One song was all it took for H.E.A.T to prove the naysayers wrong. Within the first few bars of opening track ‘Bastard Of Society’, any doubts that the band took a step in the wrong direction on new album ‘Into The Great Unknown’ were quickly blown out of the water. The perfect show opener, live-wire vocalist Eric Gronwall has obviously stepped on some lego barefoot on the way to the stage, as he is a man possessed. Whenever School Of Rock reconvenes, they will have a term on this guy, an electric, engaging and joyful frontman who was born to do this. At times it’s impossible to take your eyes off him, but when you do, you realise that the four other band members are no slouches either. As everyone knows, Dave Dalone is back on guitar after a few years walkabout, and damn, he makes it look easy. H.E.A.T ever-presents – bassist Jimmy Jay, the lovingly named Crash on drums, and crucial keyboard player Jona Tee, are old hands at this, and gel together impeccably. The set is expansive, and the impending curfew is treated with the disdain it deserves. On that note, bands survive on the road through sales of merchandise, so when the merch desk is forced to close at 9pm as the venue don’t want anyone hanging around, then surely that is robbing the bands of food and petrol money? I fully understand that the venue has a club night and needs to get that open, but in a multi-floor venue, surely a compromise can be reached? I easily digress. Back to the set list…

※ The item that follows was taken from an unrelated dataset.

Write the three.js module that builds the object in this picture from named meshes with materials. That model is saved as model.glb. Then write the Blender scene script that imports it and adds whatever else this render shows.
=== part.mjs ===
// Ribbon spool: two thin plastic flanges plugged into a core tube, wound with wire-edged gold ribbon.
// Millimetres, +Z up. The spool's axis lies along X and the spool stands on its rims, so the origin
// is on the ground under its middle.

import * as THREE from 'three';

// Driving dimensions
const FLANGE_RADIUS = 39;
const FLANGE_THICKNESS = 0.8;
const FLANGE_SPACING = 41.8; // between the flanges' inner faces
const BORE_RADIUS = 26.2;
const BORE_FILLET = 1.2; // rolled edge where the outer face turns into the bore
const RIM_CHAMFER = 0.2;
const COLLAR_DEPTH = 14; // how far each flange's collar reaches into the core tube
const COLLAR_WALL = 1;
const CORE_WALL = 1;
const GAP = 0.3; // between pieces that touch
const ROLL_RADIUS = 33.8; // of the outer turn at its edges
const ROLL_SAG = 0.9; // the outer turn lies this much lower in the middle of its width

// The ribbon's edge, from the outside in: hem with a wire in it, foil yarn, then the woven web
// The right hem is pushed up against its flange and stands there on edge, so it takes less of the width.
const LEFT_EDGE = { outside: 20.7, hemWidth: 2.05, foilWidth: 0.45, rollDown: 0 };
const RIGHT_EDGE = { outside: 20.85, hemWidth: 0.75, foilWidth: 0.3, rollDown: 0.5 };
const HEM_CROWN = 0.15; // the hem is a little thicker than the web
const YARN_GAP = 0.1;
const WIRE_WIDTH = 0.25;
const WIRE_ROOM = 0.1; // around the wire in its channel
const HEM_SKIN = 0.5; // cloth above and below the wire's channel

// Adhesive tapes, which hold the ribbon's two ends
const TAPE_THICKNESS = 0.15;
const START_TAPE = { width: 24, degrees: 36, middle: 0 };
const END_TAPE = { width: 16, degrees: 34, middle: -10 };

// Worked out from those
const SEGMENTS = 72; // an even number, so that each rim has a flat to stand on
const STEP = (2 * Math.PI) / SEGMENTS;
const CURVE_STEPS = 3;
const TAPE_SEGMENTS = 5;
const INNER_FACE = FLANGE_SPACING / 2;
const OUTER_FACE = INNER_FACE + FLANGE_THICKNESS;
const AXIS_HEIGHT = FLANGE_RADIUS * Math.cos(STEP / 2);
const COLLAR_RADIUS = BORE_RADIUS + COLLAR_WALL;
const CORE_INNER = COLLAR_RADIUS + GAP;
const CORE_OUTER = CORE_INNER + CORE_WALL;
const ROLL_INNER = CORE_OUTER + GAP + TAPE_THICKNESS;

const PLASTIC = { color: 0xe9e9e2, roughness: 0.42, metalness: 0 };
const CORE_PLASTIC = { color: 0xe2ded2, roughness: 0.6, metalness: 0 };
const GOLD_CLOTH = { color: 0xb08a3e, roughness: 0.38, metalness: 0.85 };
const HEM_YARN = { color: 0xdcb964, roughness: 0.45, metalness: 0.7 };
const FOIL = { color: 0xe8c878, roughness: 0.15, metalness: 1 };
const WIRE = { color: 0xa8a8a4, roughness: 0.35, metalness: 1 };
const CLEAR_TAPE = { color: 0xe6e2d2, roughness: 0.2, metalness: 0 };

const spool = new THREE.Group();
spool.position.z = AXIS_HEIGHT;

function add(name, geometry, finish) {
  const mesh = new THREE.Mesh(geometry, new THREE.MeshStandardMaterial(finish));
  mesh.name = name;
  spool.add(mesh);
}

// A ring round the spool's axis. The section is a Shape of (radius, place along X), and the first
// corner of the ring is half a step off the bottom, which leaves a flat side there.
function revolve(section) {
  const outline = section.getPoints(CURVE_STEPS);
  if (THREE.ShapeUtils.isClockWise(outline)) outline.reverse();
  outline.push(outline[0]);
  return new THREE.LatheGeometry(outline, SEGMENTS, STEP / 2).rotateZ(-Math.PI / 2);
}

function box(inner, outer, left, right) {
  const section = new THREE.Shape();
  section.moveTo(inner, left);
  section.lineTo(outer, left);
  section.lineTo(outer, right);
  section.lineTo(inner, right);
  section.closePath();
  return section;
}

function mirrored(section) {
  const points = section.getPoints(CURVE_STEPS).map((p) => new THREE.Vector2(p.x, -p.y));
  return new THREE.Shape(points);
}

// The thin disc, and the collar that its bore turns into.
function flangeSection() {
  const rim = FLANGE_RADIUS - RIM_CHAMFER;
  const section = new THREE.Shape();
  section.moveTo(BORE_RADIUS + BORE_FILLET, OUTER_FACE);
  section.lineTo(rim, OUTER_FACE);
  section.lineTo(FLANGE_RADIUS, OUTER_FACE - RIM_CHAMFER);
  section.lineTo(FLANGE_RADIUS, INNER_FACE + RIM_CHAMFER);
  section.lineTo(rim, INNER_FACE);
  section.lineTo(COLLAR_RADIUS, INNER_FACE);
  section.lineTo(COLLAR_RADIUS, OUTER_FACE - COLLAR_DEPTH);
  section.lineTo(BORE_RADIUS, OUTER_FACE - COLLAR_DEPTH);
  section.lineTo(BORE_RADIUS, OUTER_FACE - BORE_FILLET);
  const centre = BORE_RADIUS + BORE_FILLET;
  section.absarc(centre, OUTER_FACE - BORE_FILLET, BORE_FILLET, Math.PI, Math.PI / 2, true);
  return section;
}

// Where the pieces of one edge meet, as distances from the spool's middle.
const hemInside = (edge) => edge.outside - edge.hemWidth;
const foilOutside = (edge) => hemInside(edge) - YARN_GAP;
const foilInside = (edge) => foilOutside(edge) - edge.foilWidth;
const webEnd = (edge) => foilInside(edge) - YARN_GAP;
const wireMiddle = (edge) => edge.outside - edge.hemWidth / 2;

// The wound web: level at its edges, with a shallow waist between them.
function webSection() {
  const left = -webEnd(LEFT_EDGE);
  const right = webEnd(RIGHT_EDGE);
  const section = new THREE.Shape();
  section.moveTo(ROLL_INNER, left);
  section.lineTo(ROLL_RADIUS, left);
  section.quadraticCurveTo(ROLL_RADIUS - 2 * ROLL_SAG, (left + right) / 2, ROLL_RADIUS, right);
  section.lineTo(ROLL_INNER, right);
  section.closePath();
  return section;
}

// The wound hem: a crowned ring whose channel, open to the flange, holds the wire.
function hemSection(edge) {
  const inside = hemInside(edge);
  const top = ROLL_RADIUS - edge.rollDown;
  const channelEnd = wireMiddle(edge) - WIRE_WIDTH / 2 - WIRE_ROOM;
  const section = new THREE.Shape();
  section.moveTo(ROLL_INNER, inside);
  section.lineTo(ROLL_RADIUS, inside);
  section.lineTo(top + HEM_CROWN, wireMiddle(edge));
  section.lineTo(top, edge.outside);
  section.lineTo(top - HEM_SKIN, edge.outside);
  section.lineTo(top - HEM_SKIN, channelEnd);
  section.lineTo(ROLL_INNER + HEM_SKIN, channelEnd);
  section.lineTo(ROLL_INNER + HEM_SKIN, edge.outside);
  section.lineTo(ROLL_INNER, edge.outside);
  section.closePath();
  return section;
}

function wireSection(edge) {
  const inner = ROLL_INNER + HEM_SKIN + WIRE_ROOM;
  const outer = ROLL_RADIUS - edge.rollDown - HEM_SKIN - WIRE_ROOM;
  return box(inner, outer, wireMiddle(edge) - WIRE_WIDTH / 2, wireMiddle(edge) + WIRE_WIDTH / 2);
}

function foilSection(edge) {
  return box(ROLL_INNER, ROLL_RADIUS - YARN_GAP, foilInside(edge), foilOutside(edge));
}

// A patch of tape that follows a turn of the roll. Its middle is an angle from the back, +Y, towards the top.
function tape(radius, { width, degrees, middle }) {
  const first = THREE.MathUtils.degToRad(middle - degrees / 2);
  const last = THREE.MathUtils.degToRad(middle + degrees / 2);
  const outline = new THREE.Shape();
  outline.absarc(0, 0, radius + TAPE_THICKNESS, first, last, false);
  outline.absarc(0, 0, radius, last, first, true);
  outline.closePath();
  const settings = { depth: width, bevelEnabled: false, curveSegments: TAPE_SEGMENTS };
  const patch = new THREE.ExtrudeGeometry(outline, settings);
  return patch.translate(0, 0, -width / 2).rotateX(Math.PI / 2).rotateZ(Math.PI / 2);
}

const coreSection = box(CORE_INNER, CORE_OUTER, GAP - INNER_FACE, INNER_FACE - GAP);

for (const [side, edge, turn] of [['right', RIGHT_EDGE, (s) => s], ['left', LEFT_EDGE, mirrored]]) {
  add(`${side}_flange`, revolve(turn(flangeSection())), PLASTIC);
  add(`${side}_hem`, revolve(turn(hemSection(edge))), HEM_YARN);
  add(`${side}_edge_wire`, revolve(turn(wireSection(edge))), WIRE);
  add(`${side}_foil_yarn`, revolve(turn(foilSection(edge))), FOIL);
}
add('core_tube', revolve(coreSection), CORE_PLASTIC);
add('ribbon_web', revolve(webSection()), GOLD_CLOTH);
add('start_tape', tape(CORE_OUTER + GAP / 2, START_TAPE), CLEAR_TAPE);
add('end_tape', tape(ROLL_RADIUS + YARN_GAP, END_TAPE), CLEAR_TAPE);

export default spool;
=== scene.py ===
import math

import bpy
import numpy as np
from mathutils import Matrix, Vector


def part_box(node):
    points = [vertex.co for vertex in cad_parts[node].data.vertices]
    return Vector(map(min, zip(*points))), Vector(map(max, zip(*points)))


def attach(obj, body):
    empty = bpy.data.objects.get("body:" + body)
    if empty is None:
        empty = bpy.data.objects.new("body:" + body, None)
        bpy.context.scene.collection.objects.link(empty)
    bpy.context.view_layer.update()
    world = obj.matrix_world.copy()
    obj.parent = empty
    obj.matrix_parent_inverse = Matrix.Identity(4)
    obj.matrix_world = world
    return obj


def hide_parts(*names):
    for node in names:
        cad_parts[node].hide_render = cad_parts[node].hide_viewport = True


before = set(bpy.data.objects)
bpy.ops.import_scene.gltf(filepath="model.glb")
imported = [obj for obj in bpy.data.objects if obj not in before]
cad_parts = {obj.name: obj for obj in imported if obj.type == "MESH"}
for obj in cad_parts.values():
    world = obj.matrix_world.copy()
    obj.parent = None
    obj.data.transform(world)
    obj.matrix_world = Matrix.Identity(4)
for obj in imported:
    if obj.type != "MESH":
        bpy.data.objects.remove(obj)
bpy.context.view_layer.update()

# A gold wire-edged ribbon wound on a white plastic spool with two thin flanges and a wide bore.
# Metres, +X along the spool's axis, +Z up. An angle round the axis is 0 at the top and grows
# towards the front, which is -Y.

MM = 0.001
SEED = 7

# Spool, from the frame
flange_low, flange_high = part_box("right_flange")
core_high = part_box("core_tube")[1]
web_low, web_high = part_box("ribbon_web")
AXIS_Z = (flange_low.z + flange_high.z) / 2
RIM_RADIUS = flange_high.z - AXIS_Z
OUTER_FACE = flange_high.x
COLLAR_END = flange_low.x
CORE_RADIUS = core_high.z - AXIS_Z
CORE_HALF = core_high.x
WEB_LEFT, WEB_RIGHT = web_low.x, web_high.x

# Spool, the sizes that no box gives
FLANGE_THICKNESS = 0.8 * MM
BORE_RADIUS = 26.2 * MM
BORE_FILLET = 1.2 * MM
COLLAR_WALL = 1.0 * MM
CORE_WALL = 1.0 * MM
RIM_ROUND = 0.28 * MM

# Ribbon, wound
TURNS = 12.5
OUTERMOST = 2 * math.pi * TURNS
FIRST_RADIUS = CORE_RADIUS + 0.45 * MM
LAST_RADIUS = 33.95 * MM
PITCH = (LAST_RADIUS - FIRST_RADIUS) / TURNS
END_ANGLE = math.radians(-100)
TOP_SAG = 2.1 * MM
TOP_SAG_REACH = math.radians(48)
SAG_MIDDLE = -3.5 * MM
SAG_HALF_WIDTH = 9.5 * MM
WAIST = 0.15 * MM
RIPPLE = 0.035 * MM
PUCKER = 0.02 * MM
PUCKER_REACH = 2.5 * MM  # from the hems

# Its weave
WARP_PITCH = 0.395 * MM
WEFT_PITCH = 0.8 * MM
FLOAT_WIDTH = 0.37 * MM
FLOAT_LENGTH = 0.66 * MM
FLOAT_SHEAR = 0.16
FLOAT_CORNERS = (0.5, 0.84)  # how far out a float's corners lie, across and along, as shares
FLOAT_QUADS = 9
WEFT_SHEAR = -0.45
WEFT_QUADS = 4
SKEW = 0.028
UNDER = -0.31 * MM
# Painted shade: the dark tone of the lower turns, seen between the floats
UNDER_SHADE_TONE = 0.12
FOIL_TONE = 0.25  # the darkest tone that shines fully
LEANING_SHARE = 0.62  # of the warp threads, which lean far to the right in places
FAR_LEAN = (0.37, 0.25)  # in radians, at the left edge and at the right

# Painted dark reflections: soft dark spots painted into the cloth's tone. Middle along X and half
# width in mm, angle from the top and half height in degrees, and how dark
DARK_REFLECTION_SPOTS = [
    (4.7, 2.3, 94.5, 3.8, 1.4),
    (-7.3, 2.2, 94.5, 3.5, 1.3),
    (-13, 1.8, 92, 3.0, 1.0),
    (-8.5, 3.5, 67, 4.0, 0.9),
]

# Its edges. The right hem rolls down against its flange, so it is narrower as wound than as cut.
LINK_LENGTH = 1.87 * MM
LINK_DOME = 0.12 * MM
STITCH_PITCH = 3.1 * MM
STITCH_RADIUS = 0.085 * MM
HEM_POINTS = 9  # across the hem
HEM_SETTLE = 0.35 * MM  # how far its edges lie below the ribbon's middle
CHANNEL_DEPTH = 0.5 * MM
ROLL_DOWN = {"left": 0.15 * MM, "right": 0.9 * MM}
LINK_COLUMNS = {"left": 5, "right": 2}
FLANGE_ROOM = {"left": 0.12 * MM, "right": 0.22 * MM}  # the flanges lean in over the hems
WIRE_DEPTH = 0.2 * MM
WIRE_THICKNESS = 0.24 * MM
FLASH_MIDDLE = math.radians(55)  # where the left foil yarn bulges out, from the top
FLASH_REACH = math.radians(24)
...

It’s an expansive mix of pre-Gronwall material like ‘Late Night Lady’, ‘Straight For Your Heart’ and ‘Beg Beg Beg’, coupled with lashings of fans favourites from his era. ‘Mannequin Show’ is as magical live as it is on the bonafide classic album ‘Tearing Down The Walls’. The same album spits out the bangers ‘Emergency’, ‘Inferno’, ‘Point Of No Return’ and the foot-stomping ‘A Shot Of Redemption’, the latter making the audience bounce like their lives depended on it. From the much discussed current album H.E.A.T. air ‘Redefined’ (much heavier live), the title track, ‘‘Eye Of The Storm’ and ‘We Rule’, which leads into a massive version of ‘Time On Our Side’. Watching the crowd reaction to each of the new tracks, my mind wanders back to the grief H.E.A.T got from keyboard warriors when they were first released. Christ, how wrong were they? As the evening progresses, Gronwall gets even more animated, from spending time standing on the barrier, to crowd surfing from the stage to the bar at the back of the hall, he is everywhere. When he finally gets to the bar to begin ‘Beg Beg Beg’, he quickly pays tribute to yet another fallen hero, by leading the band into a storming version of ‘Whole Lotta Rosie’. A very emotional moment. Another one played out during the intro to ‘In And Out Of Trouble’. Gronwall points out a fan on the barrier, he takes time to mention that Lee has been a champion of the band for years, and then tells him to come up on stage to take a bow. Oh, and bring your girlfriend as well. Gronwall hands the guy his mic, and he only bloody gets down on one knee and proposes to his girlfriend! She says yes by the way. H.E.A.T. then start up the song with Gronwall, and the soon to be Mr & Mrs Lee jumping up and down singing the song very loudly! If ever a lesson was to be learned in interacting with your fan base, then Gronwall and H.E.A.T provide it time after time. After what seemed like the shortest ninety minutes ever, the band take their bows, the house lights come on, and I’m off to see if Tim Horton’s have re-stocked yet. Genuinely, miss H.E.A.T at your peril.